[WORK TO COMPLETE]: Find the word "with" in the data. Return every line where it appears.

[start RECORDED INFORMATION]

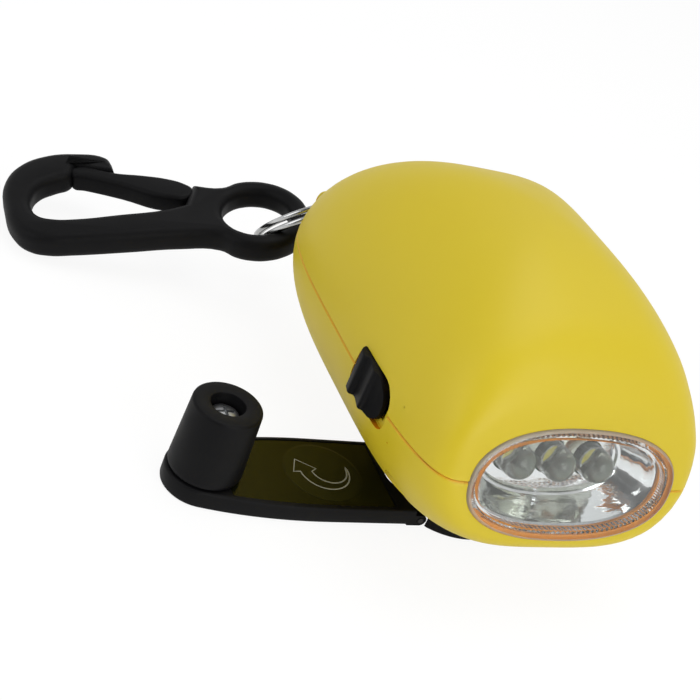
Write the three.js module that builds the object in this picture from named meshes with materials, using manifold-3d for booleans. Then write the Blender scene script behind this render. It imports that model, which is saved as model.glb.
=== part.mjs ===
// A small hand crank flashlight: a pebble shaped two part shell that rests on its crank hub, with the crank
// arm swung out to the left, a gear train and generator inside, three LEDs, and a split ring with a snap hook.
// Millimetres, +Z up. The origin is on the crank's axis, on the plane that the hub and the arm lie on. The lens
// looks along -Y and the ring hangs at the +Y end.

import * as THREE from 'three';
import { mergeVertices } from 'three/addons/utils/BufferGeometryUtils.js';
import Module from 'manifold-3d';

const wasm = await Module();
wasm.setup();

// Sizes shared by many pieces
const gap = 0.3;
const overrun = 60;
const mergeDistance = 1e-4;

// Shell: half sizes of the whole pebble about its centre, and the wall
const bodyHalfWidth = 26;
const bodyRearReach = 38.3;
const bodyFrontReach = 40.9;
const bodyTopHeight = 26.3;
const bodyBottomDepth = 19.7;
const bodyCentreY = 8.7;
const partingZ = 23.6;
const shellWall = 2;
const planExponent = 3.55;
const topExponent = 1.84;
const bottomExponent = 2.01;

// Front face: how far ahead of the pebble's centre it cuts, and its lean
const frontCut = 33.2;
const frontRise = 0.2;
const frontLean = THREE.MathUtils.degToRad(14.3);
const frontOvalExponent = 2.35;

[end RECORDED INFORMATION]

[FINAL RESULT]:
Write the three.js module that builds the object in this picture from named meshes with materials, using manifold-3d for booleans. Then write the Blender scene script behind this render. It imports that model, which is saved as model.glb.
// A small hand crank flashlight: a pebble shaped two part shell that rests on its crank hub, with the crank
// arm swung out to the left, a gear train and generator inside, three LEDs, and a split ring with a snap hook.